Veloce come il vento, di Matteo Rovere
Si sta formando una nuova generazione di cinema italiano, che non ha paura di confrontarsi con modelli più “grandi” (all’apparenza), né di discostarsi da ingombranti passati. Dopo aver dimostrato che sappiamo fare cinema di supereroi come (e meglio) dei colleghi d’oltreoceno, l’Italia si confronta anche sul cinema sportivo.
Veloce come il vento di Matteo Rovere è una classica storia di redenzione sportiva, che potrebbe essere nata in qualche suburbs americana. E invece parla romagnolo. La grande forza di questa nuova generazione di cinema all’italiana è proprio questa: la capacità di affrontare un genere e trascenderlo, o meglio rivestirlo di una sensibilità tutta nostrana, che lo rende qualcosa di diverso. Ci sono tutti gli ingredienti del cinema di genere: le corse clandestine alla Fast and Furious (solo che alle luci di Los Angeles vengono sostituite quelle di Matera…), un debito impossibile da pagare se non vincendo il campionato, un ex campione ormai decaduto che trova il suo riscatto in un gesto quasi eroico (boh, scegliete voi il modello: Rocky, The Wrestler…). E questi ingrediente sono amalgamati con maestria ad un sentimento tutto italiano, ad una lingua che affonda le sue radici nella terra polverosa che si alza sgommando.

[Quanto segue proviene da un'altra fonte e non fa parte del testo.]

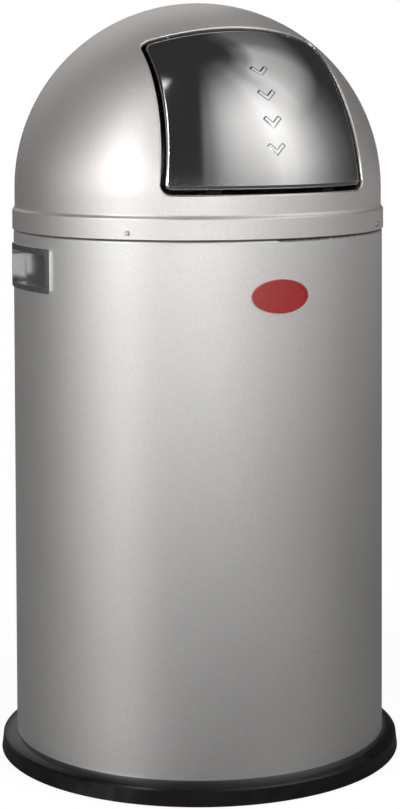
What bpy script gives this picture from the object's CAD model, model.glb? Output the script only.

Stefano Accorsi recita perennemente sopra le righe e lo fa bene. Da una iniziale gigioneria, riesce a creare un personaggio a tutto tondo, con una sua complessità ed un suo proprio afflato tragico. La giovane Matilda De Angelis è pura rabbia adolescenziale: la sua Giulia romba più forte di qualunque macchina, il suo sguardo infuriato col mondo buca parabrezza e schermo. Paolo Graziosi, come sempre ottimo caratterista, completa il quadro. Matteo Rovere dirige un ottimo film di genere, con cura e passione, sorretto da una buona sceneggiatura. Anche le riprese delle corse sono di buona fattura, artigianale quanto basta (la quasi totale assenza di CGI è un altro pregio caratteristico di questa nuova rinascita di genere italiana).
Veloce come il vento non è un film perfetto, anzi ci sono molte sbavature ed imperfezioni. Ma ci ricorda che il cinema deve anche prendersi dei rischi, correre sul cordolo, procedere per passione e non per ragionamento. Insomma, fa ben sperare sul futuro del cinema italiano.